_Task statement_
Output, please, exactly those lines of the listing that come before the line with "solid in case.solids()])", along with that line itself.
───── Information supplied
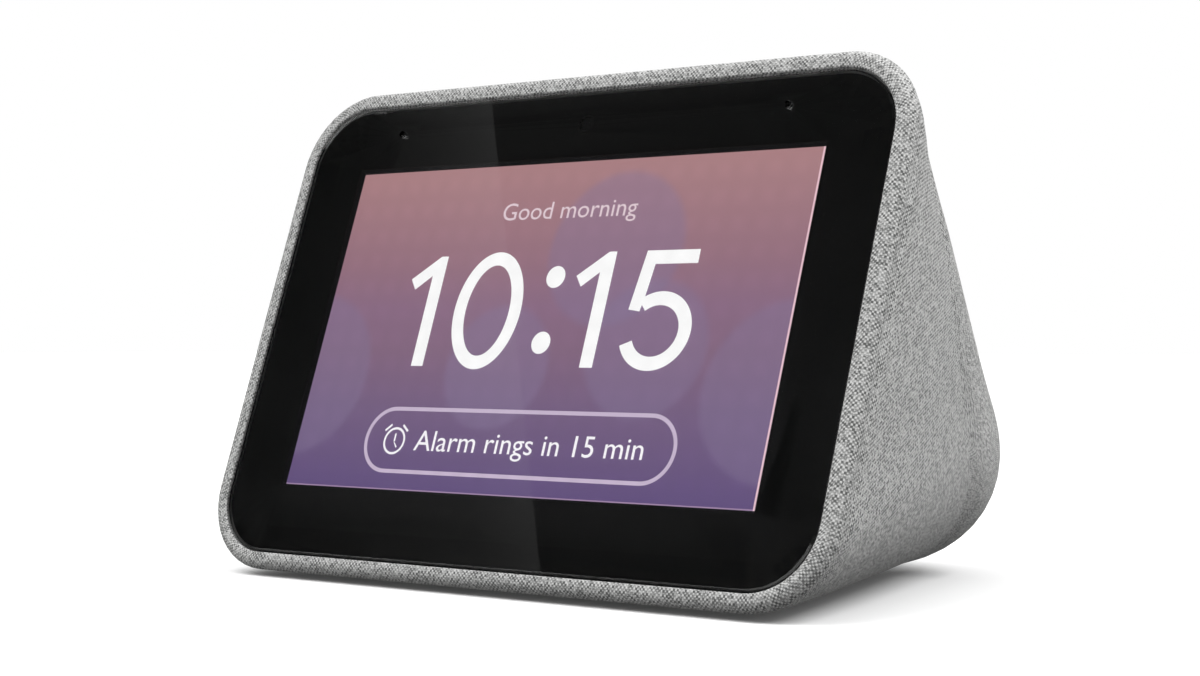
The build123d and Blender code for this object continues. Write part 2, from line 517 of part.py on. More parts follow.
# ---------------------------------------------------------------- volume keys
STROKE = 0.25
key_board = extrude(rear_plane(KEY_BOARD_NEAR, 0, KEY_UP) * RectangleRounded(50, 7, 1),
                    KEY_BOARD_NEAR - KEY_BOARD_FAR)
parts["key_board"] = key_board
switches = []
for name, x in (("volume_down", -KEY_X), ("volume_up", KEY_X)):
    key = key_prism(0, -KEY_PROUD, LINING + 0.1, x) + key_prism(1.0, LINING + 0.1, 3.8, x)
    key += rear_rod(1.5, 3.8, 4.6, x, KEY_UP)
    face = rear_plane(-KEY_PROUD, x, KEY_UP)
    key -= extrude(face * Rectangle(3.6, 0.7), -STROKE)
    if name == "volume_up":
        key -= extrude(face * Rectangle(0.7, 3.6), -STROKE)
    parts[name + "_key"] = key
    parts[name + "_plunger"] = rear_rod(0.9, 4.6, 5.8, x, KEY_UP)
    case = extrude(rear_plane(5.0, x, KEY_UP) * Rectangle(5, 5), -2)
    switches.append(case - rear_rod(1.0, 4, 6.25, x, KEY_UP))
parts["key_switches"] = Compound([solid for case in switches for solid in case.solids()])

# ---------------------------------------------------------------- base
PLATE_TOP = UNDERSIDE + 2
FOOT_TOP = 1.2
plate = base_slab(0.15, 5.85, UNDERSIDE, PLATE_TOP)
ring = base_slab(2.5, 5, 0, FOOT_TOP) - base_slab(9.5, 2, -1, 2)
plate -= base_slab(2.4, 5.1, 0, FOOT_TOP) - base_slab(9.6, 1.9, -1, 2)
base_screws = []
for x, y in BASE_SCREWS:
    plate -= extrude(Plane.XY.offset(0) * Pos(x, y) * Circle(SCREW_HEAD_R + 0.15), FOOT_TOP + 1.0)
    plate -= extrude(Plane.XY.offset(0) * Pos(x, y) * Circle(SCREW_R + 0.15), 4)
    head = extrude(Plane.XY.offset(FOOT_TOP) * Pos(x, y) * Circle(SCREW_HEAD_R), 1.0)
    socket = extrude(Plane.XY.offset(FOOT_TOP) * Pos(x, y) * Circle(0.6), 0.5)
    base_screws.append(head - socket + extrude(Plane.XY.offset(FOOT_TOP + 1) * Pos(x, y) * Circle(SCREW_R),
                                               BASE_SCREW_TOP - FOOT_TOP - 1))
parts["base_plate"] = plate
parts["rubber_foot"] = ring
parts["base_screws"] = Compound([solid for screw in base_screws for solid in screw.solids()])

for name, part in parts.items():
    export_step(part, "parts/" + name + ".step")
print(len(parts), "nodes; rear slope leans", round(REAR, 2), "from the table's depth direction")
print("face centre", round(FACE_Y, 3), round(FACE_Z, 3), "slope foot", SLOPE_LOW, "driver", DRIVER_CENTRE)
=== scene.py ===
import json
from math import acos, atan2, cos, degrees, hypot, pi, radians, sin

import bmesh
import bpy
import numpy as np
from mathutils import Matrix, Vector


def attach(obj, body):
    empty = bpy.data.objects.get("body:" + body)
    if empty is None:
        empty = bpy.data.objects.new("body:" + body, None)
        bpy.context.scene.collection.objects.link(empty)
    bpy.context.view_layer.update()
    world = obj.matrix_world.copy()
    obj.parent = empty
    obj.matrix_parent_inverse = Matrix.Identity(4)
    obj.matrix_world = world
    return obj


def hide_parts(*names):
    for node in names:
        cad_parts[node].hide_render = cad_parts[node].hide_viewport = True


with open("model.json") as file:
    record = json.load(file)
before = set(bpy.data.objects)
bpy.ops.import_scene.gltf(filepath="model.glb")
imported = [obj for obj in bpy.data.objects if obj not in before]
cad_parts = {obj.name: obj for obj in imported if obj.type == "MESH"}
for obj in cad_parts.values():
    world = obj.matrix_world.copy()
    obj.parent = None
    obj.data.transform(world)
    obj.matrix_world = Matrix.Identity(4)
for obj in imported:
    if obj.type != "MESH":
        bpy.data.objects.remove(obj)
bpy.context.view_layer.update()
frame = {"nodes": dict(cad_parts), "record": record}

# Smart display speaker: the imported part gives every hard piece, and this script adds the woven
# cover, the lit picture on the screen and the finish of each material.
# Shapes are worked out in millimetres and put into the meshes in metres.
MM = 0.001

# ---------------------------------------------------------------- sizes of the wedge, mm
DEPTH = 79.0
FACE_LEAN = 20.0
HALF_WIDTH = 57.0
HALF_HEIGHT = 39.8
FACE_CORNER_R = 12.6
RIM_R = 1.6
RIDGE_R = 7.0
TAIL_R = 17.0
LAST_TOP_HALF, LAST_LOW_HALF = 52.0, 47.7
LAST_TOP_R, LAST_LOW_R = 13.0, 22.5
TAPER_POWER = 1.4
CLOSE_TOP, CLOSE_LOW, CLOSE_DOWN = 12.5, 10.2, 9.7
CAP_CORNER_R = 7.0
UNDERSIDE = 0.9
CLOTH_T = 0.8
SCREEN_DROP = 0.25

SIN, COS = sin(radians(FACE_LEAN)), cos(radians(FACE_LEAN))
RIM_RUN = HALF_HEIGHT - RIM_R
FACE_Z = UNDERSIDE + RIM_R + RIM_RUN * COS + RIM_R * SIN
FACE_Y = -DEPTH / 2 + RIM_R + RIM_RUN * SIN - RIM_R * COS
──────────
_Result of the task_
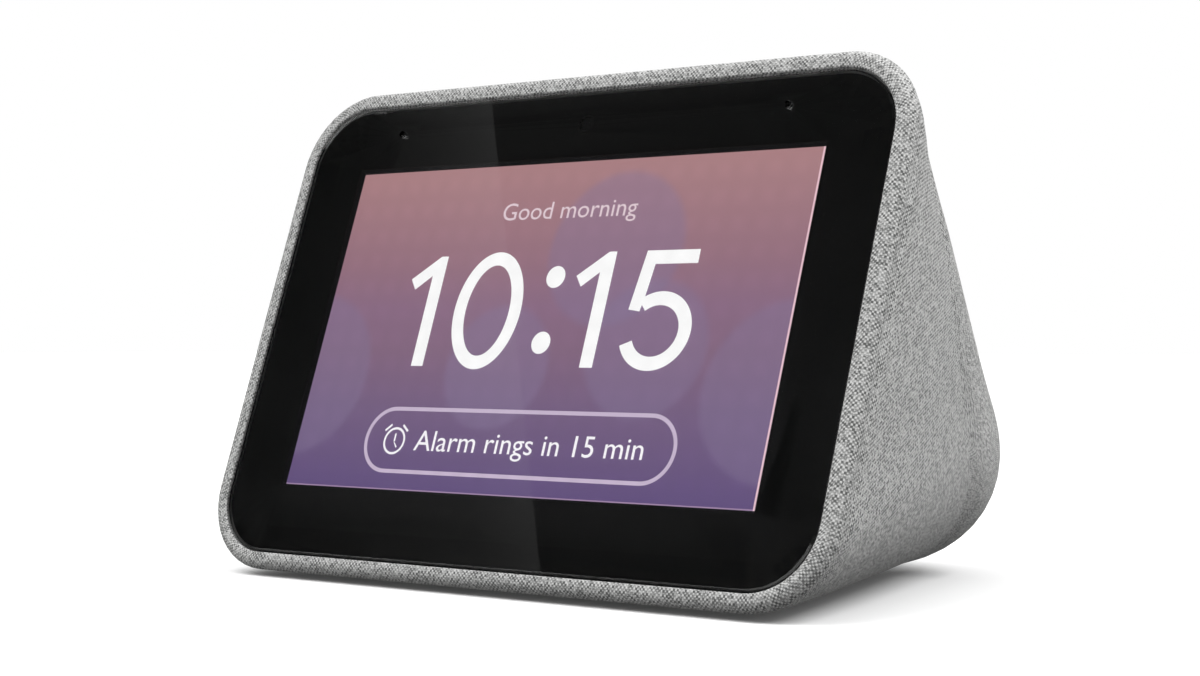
The build123d and Blender code for this object continues. Write part 2, from line 517 of part.py on. More parts follow.
# ---------------------------------------------------------------- volume keys
STROKE = 0.25
key_board = extrude(rear_plane(KEY_BOARD_NEAR, 0, KEY_UP) * RectangleRounded(50, 7, 1),
                    KEY_BOARD_NEAR - KEY_BOARD_FAR)
parts["key_board"] = key_board
switches = []
for name, x in (("volume_down", -KEY_X), ("volume_up", KEY_X)):
    key = key_prism(0, -KEY_PROUD, LINING + 0.1, x) + key_prism(1.0, LINING + 0.1, 3.8, x)
    key += rear_rod(1.5, 3.8, 4.6, x, KEY_UP)
    face = rear_plane(-KEY_PROUD, x, KEY_UP)
    key -= extrude(face * Rectangle(3.6, 0.7), -STROKE)
    if name == "volume_up":
        key -= extrude(face * Rectangle(0.7, 3.6), -STROKE)
    parts[name + "_key"] = key
    parts[name + "_plunger"] = rear_rod(0.9, 4.6, 5.8, x, KEY_UP)
    case = extrude(rear_plane(5.0, x, KEY_UP) * Rectangle(5, 5), -2)
    switches.append(case - rear_rod(1.0, 4, 6.25, x, KEY_UP))
parts["key_switches"] = Compound([solid for case in switches for solid in case.solids()])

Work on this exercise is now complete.